Westerate's analysis highlights how imbalances between these policies of member countries would lead to capital and labor flight towards the country of favorable policy position and thus undermine the political feasibility of such a union. Simply speaking, if SAARC countries are to form a South Asian Economic Union one day, they must be prepared to relinquish sovereignty over a whole list of policy areas not only within the trade sphere but also within the broader socio-economic sphere as well. Under this scenario of open and free movement of goods, capital, and labor, therefore, if any one of the SAARC countries (lets say India or Pakistan) want to encourage a certain industry by providing some protection or subsidies to it, this action is likely to create imbalances in that country in the favor of that particular industry which would mean that that industry in other countries would begin to migrate to this favorable country. This is going to mean a loss of revenues for the country where the industry is migrating from and hence attract retaliatory treatment of some sor thus jeopradizing the political feasibility of the economic uniont. The same dynamic plays out in all of the above mentioned policy areas.
This, Westerate argues, means a loss of policy sovereignty for all of the member countries involved, irrespective of whether they like it or not. Failing to do would mean that either the economic union would collapse under political pressures or the full benefits of an economic union would not be realized by the participating countries. Westerate's analysis, taken on its face value, has considerable logic behind it. It also imposes a very strict set of conditions on any such proposed venture. Setting up a customs union, a common market, or an economic union is certainly no child's play. It is very serious business that raises a whole Pandora's Box of interesting issues and challenges for the participating countries. Are the countries involved committed enough to the idea of an economic union that they would make the hefty economic, social, and political sacrifices needed to realize such an arrangement? Are the imperatives of setting up an economic union strong enough that the participants are willing to give up their sovereignty of economic and social policy? Are the countries involved willing to share--through mechanisms of fiscal transfers--the burdens that might, time and again, accrue to them due to the loss of autonomous policy-making ability?

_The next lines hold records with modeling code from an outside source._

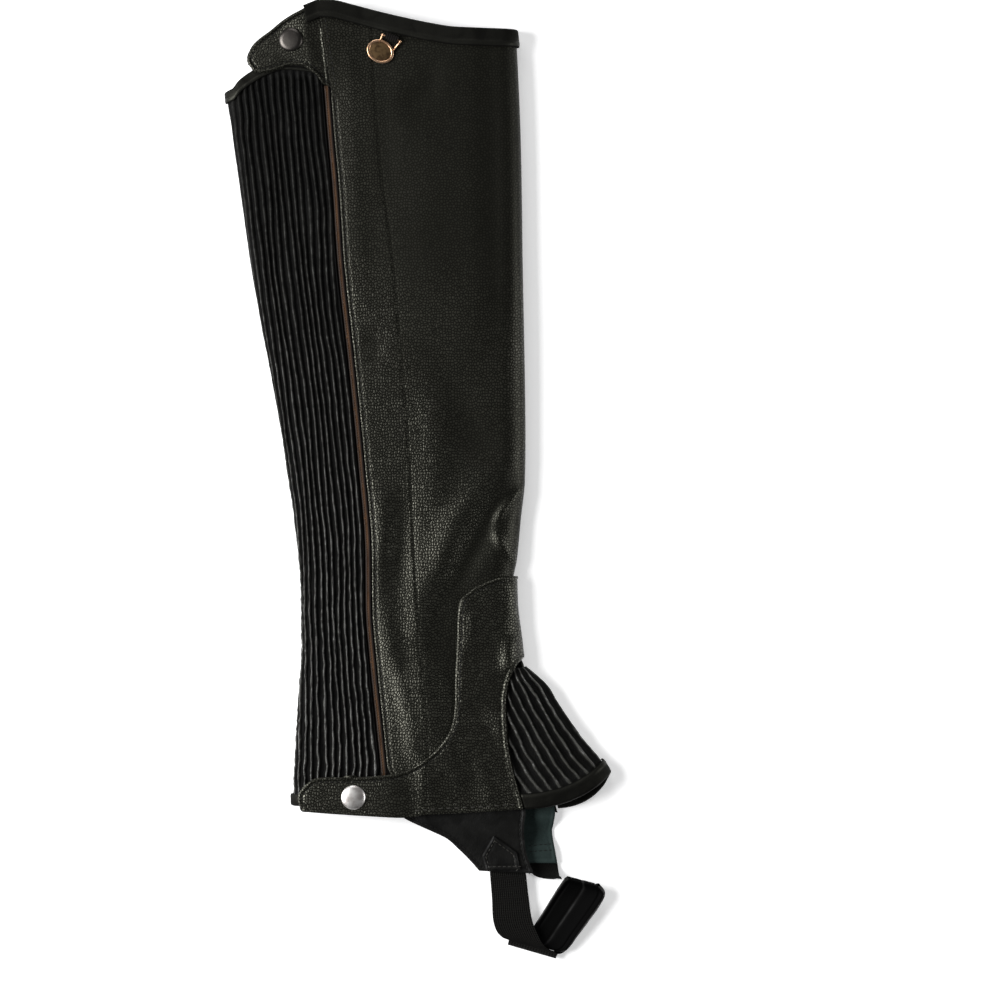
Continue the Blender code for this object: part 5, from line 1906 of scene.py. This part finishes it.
@dataclass
class AnkleGusset:
    """Fan of gathered leather, folded at the shin, that lets the ankle flex; its hem is bound."""

    shop: Workshop
    panel: MainPanel
    apex_y: float = -94.0
    fold_end: float = -152.9
    seam_end: float = -171.4
    bow: Vector = field(default_factory=lambda: Vector((2.9, -4.3)))
    seam_run: Vector = field(default_factory=lambda: Vector((0.30, -0.95)))
    fold_run: Vector = field(default_factory=lambda: Vector((0.42, -0.90)))
    pleats: int = 9
    rest: float = 0.5
    first_row: float = 0.06
    shin_gap: float = 0.02
    fold: BindingFold = BindingFold(7.0, GUSSET_WALL, 0.35)

    def point(self, across: float, down: float, out: float = 0.0, past: float = 0.0) -> Vector:
        """Point of the fan.

        Args:
            across: 0 at the outer seam, 1 at the fold, 2 at the inner seam.
            down: 0 at the apex, 1 at the hem.
            out: distance out of the tube's face.
            past: distance down past there.

        Returns:
            The point.
        """
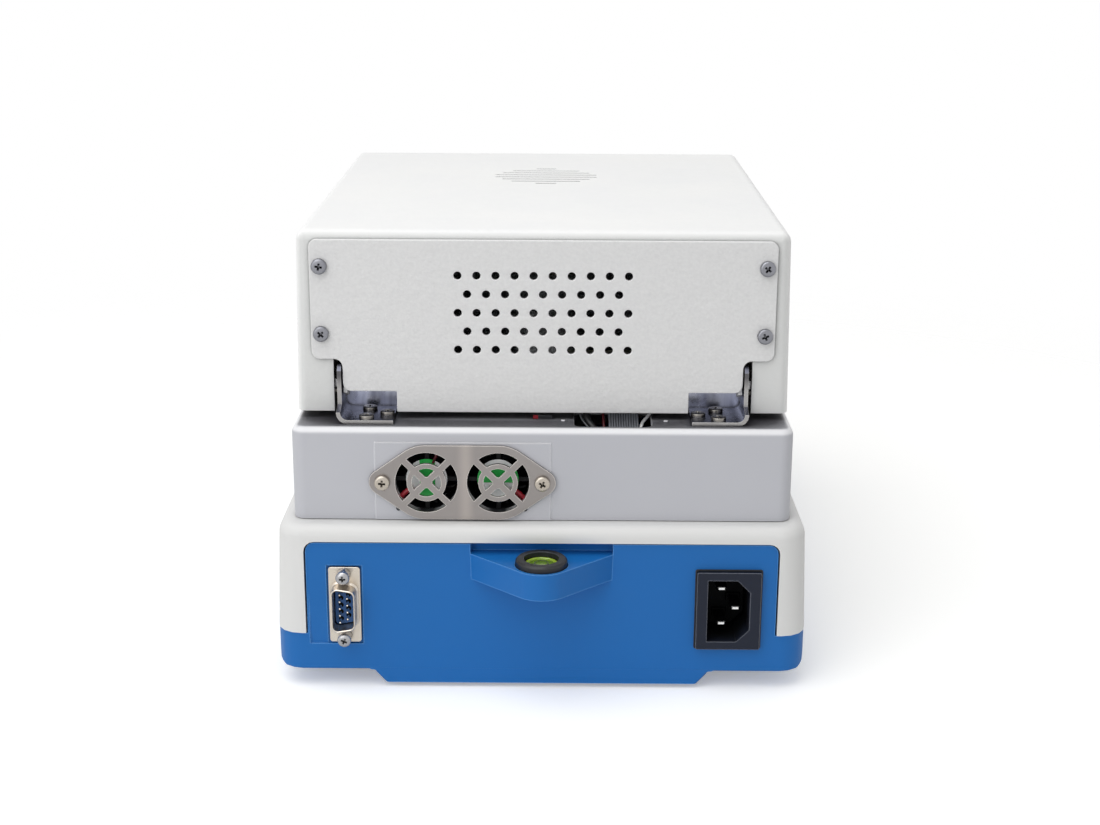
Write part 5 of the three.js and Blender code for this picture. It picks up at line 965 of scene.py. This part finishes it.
# Fan plate, fans and their wires
def guard_slot(u, v, inner, outer, turn):
    """One of four slots between two rings and two diagonal spokes."""
    spread = [45 - math.degrees(math.asin(SPOKE_HALF / r)) for r in (outer, inner)]
    return (
        arc(u, v, outer, turn - spread[0], turn + spread[0], SLOT_ARCS[0])
        + arc(u, v, inner, turn + spread[1], turn - spread[1], SLOT_ARCS[1])
    )


def grille_mesh(gap):
    """A sheet round both fans, its outline tangent to a lobe at each side's gap and a small end arc."""
    lean = math.degrees(math.acos((LOBE_RADIUS - END_RADIUS) / (END_REACH - gap)))
    outline = []
    for turn, side in ((0, 1), (180, -1)):
        outline += arc(side * gap, 0, LOBE_RADIUS, turn + lean, turn + 90, LOBE_ARC)
        outline += arc(-side * gap, 0, LOBE_RADIUS, turn + 90, turn + 180 - lean, LOBE_ARC)
        outline += arc(-side * END_REACH, 0, END_RADIUS, turn + 180 - lean, turn + 180 + lean, END_ARC)
    holes = [
        guard_slot(u, 0, inner, outer, 90 * k)
        for u in (-gap, gap) for k in range(4) for inner, outer in GUARD_RINGS
    ]
    return sheet_mesh(outline, holes, GUARD_THICK, SHEET_EDGE)


def blade_mesh(turn):
    """A cambered, twisted fan blade from inside the hub to the tip."""
    hub = HUB_RADIUS - BLADE_ROOT
    points = []
    for i in range(BLADE_ROWS):
        share = i / (BLADE_ROWS - 1)
        radius = hub + (BLADE_TIP - hub) * share
        for j in range(BLADE_ROWS):
            chord = j / (BLADE_ROWS - 1) - 0.5
            swept_back = BLADE_SWEEP * share ** SWEEP_POWER
            wide = (BLADE_WIDTH - BLADE_TAPER * share) * chord
            angle = turn + swept_back + wide + BLADE_CAMBER * (0.25 - chord * chord)
            rise = ROTOR_DEPTH * (0.5 + BLADE_RISE_SHARE * chord)
            points.append((radius * math.cos(angle), radius * math.sin(angle), rise))
    faces = [
        (k, k + 1, k + BLADE_ROWS + 1, k + BLADE_ROWS)
        for i in range(BLADE_ROWS - 1) for k in range(i * BLADE_ROWS, i * BLADE_ROWS + BLADE_ROWS - 1)
    ]
    blade = linked("blade", mesh_from(points, faces))
    settled(blade.modifiers.new("sheet", "SOLIDIFY"), thickness=BLADE_SHEET, offset=0)
    return smooth_by_angle(baked(blade), BLADE_ANGLE)


def rotor_mesh():
    """Hub with a rounded rim and its blades, from 0 to the rotor's depth."""
    cap = turned([
        (0, 0), (HUB_RADIUS - HUB_ROUND, 0), (HUB_RADIUS, HUB_ROUND), (HUB_RADIUS, ROTOR_DEPTH - HUB_CHAMFER),
        (HUB_RADIUS - HUB_CHAMFER, ROTOR_DEPTH), (0, ROTOR_DEPTH),
    ])
    return merged([cap] + [blade_mesh(2 * math.pi * k / BLADES) for k in range(BLADES)])


def add_fans():
    low, centre = box("fan_grille")[0], middle("fan_grille")
    gap = (middle("fan_rotor_right").x - middle("fan_rotor_left").x) / 2
    place = rearward(centre.x, low.y, centre.z)
    piece("guard_plate", grille_mesh(gap), "guard_steel", "base", place, ["fan_grille"])
    label = turned([(0, 0), (LABEL_RADIUS, 0), (LABEL_RADIUS, LABEL_THICK), (0, LABEL_THICK)])
    for side, wires in FAN_WIRES.items():
        node = "fan_rotor_" + side
        x = middle(node).x
        place = rearward(x, box(node)[0].y, centre.z)
        piece("blades_" + side, rotor_mesh(), "fan_black", node, place, [node])
        seat = rearward(x, box("fan_housing_" + side)[1].y, centre.z)
        piece("hub_label_" + side, label, "label_" + side, "base", seat)
        for k, (radius, finish, route) in enumerate(wires):
            path = smooth_path([Vector(point) for point in route], FAN_WIRE_STEPS)
            wire = swept(path, circle(0, 0, radius, WIRE_ROUND), Z)
            piece(f"fan_wire_{side}_{k + 1}", wire, finish, "base", seat)


# Inlet contacts
def recess_outline(inset):
    u = RECESS_WIDTH / 2 - inset
    v = RECESS_HEIGHT / 2 - inset
    cut = RECESS_CHAMFER
    chamfers = [(u - cut, -v), (u, -v + cut), (u, v - cut), (u - cut, v)]
    return rounded([(-u, -v, RECESS_CORNER), *chamfers, (-u, v, RECESS_CORNER)], CHAMFER_CORNER)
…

Until these and other tough questions are adequate addressed by the politicians and people of the respective countries, the claims of setting up common markets and economic unions are just that--merely claims. Since the political requirements of undertaking an economic union are much more difficult and stringent than a common market or a free trading area, there is sometimes a likelihood that the strictest of all the conditions could eventually end up driving the results of even the preliminary stages of integration. This has particularly been the case with SAFTA and its precursor SAPTA (South Asian Preferntial Trading Area) whereby political considerations and rivalries have often hampered the realization of welfare benefits from the relatively harmless free trading arrangement.

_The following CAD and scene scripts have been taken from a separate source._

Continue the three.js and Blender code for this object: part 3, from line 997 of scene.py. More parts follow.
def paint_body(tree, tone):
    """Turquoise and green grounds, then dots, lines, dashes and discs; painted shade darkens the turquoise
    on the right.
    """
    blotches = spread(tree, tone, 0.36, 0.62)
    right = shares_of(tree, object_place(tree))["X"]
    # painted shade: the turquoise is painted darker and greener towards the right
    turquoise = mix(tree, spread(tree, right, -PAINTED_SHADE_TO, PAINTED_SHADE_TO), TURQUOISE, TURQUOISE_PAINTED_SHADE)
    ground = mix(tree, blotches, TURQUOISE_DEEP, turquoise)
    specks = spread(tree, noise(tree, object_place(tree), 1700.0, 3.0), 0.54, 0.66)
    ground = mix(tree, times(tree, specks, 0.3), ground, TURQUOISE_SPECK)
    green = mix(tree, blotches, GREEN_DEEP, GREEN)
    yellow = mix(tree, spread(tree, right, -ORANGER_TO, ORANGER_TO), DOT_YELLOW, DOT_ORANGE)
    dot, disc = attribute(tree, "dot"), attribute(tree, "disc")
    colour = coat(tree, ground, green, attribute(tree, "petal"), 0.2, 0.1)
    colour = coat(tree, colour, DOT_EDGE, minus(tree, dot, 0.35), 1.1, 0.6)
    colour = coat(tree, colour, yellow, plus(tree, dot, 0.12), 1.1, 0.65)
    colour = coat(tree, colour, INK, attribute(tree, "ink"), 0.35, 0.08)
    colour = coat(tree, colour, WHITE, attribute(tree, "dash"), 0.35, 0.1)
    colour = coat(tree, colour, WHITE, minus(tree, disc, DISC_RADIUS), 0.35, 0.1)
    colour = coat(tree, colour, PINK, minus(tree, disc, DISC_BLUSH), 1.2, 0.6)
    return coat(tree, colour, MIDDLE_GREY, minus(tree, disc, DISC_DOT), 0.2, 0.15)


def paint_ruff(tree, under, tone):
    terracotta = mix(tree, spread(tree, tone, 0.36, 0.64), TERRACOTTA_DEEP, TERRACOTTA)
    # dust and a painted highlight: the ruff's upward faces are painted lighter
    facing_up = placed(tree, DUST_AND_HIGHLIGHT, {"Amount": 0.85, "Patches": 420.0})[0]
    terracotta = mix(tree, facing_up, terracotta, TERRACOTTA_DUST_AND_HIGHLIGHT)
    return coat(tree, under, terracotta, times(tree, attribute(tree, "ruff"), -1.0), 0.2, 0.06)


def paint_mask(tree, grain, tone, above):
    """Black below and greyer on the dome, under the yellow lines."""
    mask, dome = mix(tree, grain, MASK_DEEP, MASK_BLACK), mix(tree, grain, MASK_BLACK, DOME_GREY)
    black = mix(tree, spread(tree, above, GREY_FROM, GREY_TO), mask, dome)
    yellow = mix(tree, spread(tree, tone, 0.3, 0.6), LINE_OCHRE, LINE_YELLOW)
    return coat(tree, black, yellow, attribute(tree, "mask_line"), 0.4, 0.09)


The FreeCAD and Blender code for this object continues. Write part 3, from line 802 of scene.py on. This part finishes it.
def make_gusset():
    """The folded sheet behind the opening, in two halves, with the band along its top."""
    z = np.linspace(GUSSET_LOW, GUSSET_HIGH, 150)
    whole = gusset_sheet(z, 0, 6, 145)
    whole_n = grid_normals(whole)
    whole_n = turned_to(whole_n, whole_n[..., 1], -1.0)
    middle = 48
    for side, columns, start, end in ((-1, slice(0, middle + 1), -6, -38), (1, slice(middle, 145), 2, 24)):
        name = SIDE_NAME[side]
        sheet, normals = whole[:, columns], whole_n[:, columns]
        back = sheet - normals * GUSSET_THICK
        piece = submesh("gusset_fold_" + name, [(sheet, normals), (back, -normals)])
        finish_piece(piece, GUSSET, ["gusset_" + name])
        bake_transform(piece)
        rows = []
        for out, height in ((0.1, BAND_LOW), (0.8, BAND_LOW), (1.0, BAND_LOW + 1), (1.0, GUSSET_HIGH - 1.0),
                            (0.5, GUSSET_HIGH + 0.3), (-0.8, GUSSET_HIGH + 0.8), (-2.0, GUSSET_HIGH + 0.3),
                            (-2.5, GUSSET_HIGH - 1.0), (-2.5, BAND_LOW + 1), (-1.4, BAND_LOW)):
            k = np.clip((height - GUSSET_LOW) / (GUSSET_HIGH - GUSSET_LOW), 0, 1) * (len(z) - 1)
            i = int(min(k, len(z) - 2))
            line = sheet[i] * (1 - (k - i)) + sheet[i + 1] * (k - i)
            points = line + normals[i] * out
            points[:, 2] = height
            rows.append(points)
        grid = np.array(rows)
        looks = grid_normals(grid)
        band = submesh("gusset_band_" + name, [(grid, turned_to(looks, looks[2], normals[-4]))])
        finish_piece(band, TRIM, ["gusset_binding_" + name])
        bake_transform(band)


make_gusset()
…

What is, then, the future of the South Asian Economic Union? The answer to that question comes from the political rather than economic realm. As alluded to in a recent article by Dr. Shahid Javed Burki, a ex-WB economist and longtime proponent of SAFTA, the overriding motivation for forcing these seven South Asian countries and their 1.4 billion people towards greater integration are clearly political. After the end of the second world war, for example, it was inconceivable that Germany and France would ever enter into an economic arrangement--much less a union--of the kind that they find themselves in today. Some have argued that the biggest benefit of the EFTA and EU is that it has diminished the prospect of another war between these traditional European rivals to a virtual impossibility. Similar factors were at play when ASEAN was founded in the 1960s as the smaller countries in South East Asia region vowed to cooperate amongst each other to guard against possible invasion by larger players in the region ( e.g. China, Korea, and Japan). That seemed to have worked thus far as well.

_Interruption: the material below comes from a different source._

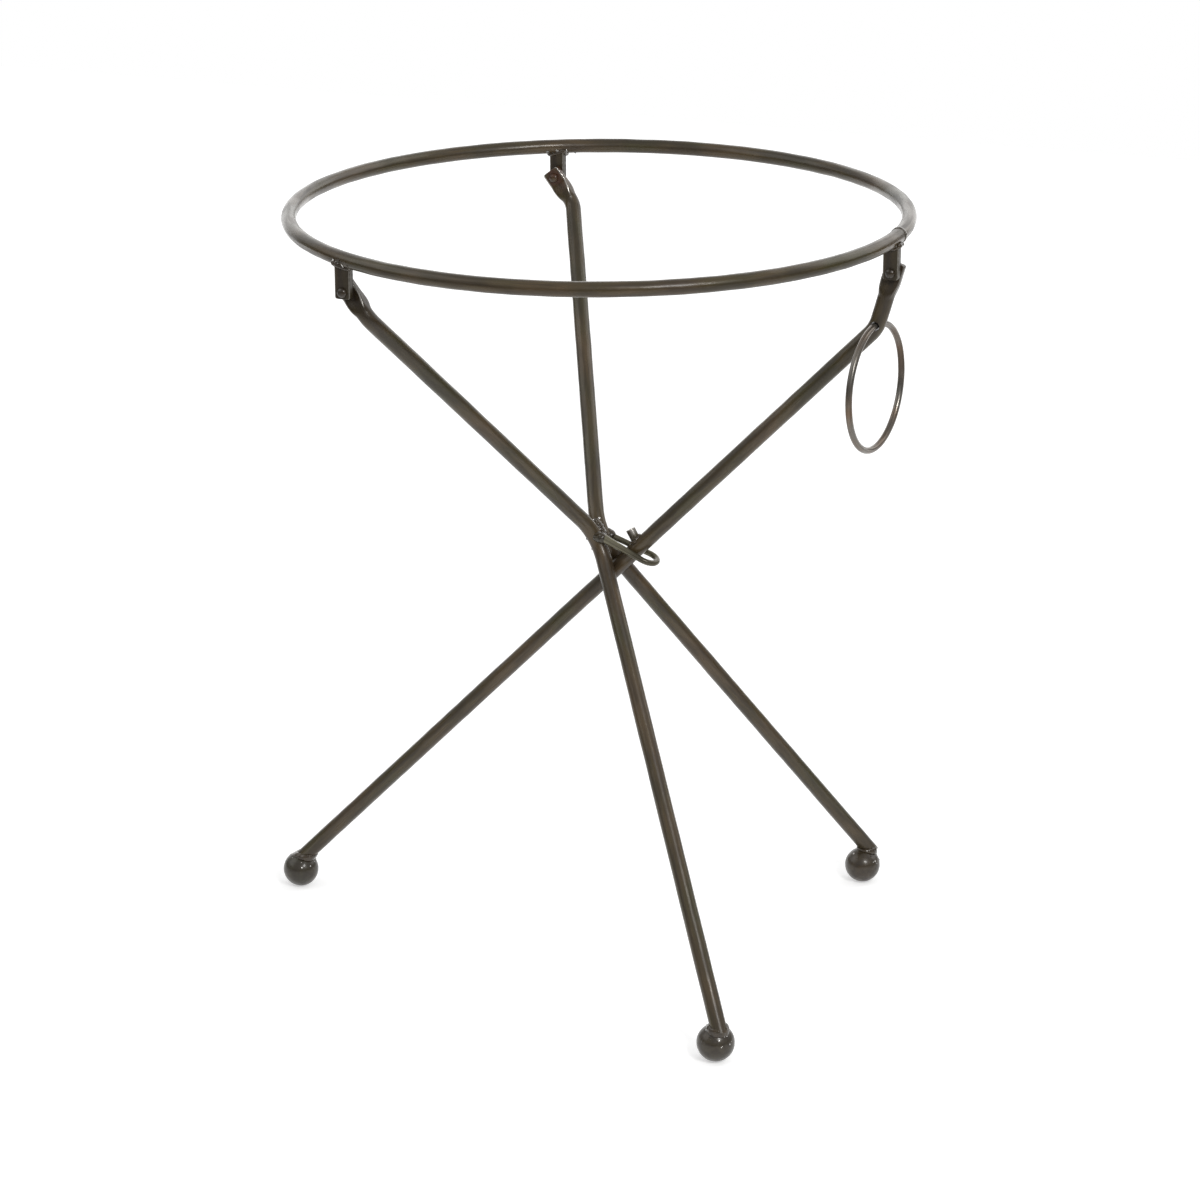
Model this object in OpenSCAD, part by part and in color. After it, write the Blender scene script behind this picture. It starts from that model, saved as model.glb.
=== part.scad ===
// Folding tripod stand of welded round bar: a top ring on three hinge lugs, two crossed
// frame legs, and a sliding leg that runs through a keeper loop at the crossing.
// +Z is up, Z = 0 is the floor, and the ring's centre is above the origin.
// The stand is a mirror image of itself across the XZ plane, apart from the sliding leg's
// hinge lug and the hang ring. +Y is called rear and -Y is called front.

/* [Top ring] */
// Radius of the ring bar's centre line
ring_r = 203; // [170:1:240]
// Diameter of the ring bar
ring_bar_d = 10; // [8:0.5:14]
// Height of the ring bar's centre above the floor
ring_z = 518.5; // [460:0.5:600]
// Angle round the ring from the sliding leg's lug to the butt weld
seam_angle = 2.4; // [2:0.1:8]
// How far the butt weld stands out from the bar
seam_proud = 0.8; // [0.4:0.1:1.5]
// Width of the butt weld along the bar
seam_w = 2.8; // [2:0.1:4]

/* [Hinges] */
// Distance from the ring bar's centre down to a hinge pin
pin_drop = 21; // [16:0.5:30]
// Width of a hinge lug
lug_w = 10.5; // [9:0.5:14]
// Thickness of a hinge lug
lug_t = 6; // [4:0.5:8]
// Length of a lug below its pin
lug_end = 4.4; // [3.5:0.1:6]
// Corner radius of a lug's lower end
lug_corner_r = 1.6; // [1:0.1:2.5]
// How far a lug's top is coped up round the bar
lug_cope = 1.5; // [1:0.1:2.5]
// Diameter of a rivet's shank
rivet_d = 4; // [3:0.25:5]
// Diameter of a rivet's head
rivet_head_d = 6.6; // [5.6:0.1:8]
// Height of a rivet's head
rivet_head_h = 2.5; // [1.5:0.1:3.5]
// Side gap between a lug, a tab and a rivet head
hinge_gap = 0.35; // [0.3:0.05:0.6]
// Radial clearance of a rivet in its tab
pin_clearance = 0.06; // [0.03:0.01:0.1]

/* [Flattened leg tops] */
// Width of the flattened end
tab_w = 13; // [12:0.5:16]
// Thickness of the flattened end
tab_t = 4.4; // [3:0.2:6]
// Length of the flattened end past its pin
tab_end = 5.6; // [4.5:0.1:8]
// Length of the flat below its pin
tab_flat = 8; // [7:0.5:10]
// Length over which the bar is drawn down to the flat
tab_taper = 6; // [4:0.5:8]
// Corner radius of the flattened end
tab_corner_r = 1.8; // [1:0.1:2.5]

/* [Frame legs] */
// Diameter of the three leg bars
leg_d = 11; // [9:0.5:13]
// Forward place of the crossing of the frame legs
cross_x = -1.5; // [-6:0.5:6]
// Distance between the crossing and the sliding leg's centre line
cross_gap = 25; // [24.5:0.1:27]
// Gap between the two frame legs where they are welded
cross_space = 0.3; // [0.2:0.1:1]
// Distance from the pin in to the shoulder bend
shoulder_in = 13.5; // [8:0.5:16]
// Distance from the pin down to the shoulder bend
shoulder_drop = 17.6; // [17:0.2:24]
// Centre line radius of the shoulder bend
shoulder_r = 14; // [12:0.5:16]
// Forward place of the two frame feet
frame_foot_x = 142.5; // [120:0.5:180]
// Sideways place of the two frame feet
frame_foot_y = 155.5; // [130:0.5:190]
// How far a frame leg's end sits outward of its ball
frame_foot_out = 5.1; // [2:0.1:6]

/* [Sliding leg] */
// Distance of the sliding foot behind the ring's centre
slide_foot_x = 234; // [200:1:270]
// How far the sliding leg's end sits inward of its ball
slide_foot_in = 4; // [2:0.1:6]
// Distance from the pin in to the sliding leg's bend
slide_bend_in = 11; // [9:0.5:16]
// Distance from the pin down to the sliding leg's bend
slide_bend_drop = 39; // [38:0.5:50]
// Centre line radius of the sliding leg's bend
slide_bend_r = 24; // [24:1:36]

/* [Feet] */
// Diameter of a ball foot
ball_d = 25; // [20:0.5:32]
// Diameter of the flat that a ball stands on
ball_flat_d = 4; // [3:0.5:6]
// Depth that a leg's end is let into the top of its ball
ball_seat = 1; // [0.6:0.1:1.5]

/* [Keeper loop] */
// Diameter of the keeper's wire
keeper_wire_d = 4.2; // [3.5:0.1:5]
// Clearance on each side of the sliding leg
keeper_side_gap = 0.5; // [0.4:0.1:1.5]
// Distance from the sliding leg to the centre of the loop's round end
keeper_reach = 9; // [8:0.5:12]
// Angle between the loop and the sliding leg
keeper_angle = 64.7; // [60:0.1:75]
// Distance from the crossing to the ends of the wire
keeper_root = 5; // [4:0.5:6]

/* [Stop stub] */
// Diameter of the stub of bar on the sliding leg
stop_d = 6.6; // [5:0.2:8]
// Height of the stub above the sliding leg's surface
stop_h = 7.6; // [5:0.2:9]
// Distance of the stub up the leg from the crossing
stop_ahead = 17.7; // [16:0.1:30]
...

The proponents of SAEU--whether they belong to the SAARC region itself our outside of it--are clearly looking at the larger political gains that are to be achieved from this scheme. Whether SAFTA and SAEU would be able to tie these seven South Asian countries, often at odds with each other, in bonds of friendship and tolerance is an open question. If anything, the past record of SAARC seems to suggest the opposite. Through its history, SAARC has been seriously hampered by the regional rivalries of these countries, especially that of its two largest players, India and Pakistan. Would forging ahead with SAFTA/SAEU change the foreign policy dynamic between these two very important members of the group or would it become another classic case of throwing good money after bad?
If the past and current behavior is a credible sign of things to come, the chances of realizing its political objectives of the SAFTA/SAEU are somewhat questionable. This is primarily because of the demonstrated lack of magnanimity among its larger members, most notably India, towards the smaller ones. While Indians may have lesser to gain economically from such an arrangement, they certainly have much more to gain politically if SAFTA or SAEU is to become a success, for it would not only cement India's tricky relationship with its neighbors but would also give it the largest share of representation in the unified voice of a (sub-)continent. Besides, as has been the case with EU and NAFTA, successful and sustainable economic integration arrangements require a large country to act as an anchor for the arrangement. The question is: Can Indians make the kind of sacrifices (made by larger EU members e.g. Germany and France) needed to make this arrangement a reality? Can India really prove themselves worthy of leading a group of skeptical countries without actually making them feel that they are being led? Can India show the kind of magnanimity fitting of an emerging super-power that has no insecurities about its new-found status--and hence no need to assert it--that would be required of an anchor country to make SAFTA/SAEU a success? This is the same role, played by Germany and France for the EU and the United States for NAFTA, that have helped keep these arrangements on track.
If the unsuccessful SAARC is to transition into a successful SAFTA (and more), the countries of this region would have to have a clean break from the past and build a different kind of relationship in the future. The onus for doing so clearly lies with India. Without that, SAFTA is likely to be still-born or, at the very least, lead to suboptimal results. The other countries of the SAARC region are justified in looking towards India's current actions, policies, and postures for signs of things to come. If, for legitimate or not-so-legitimate reasons, such degree of commitment is not to be expected of the SAARC countries, especially India and Pakistan, going forward with SAFTA, SACU, and SAEU is going to be a costly experiment whose failure can be easily foretold.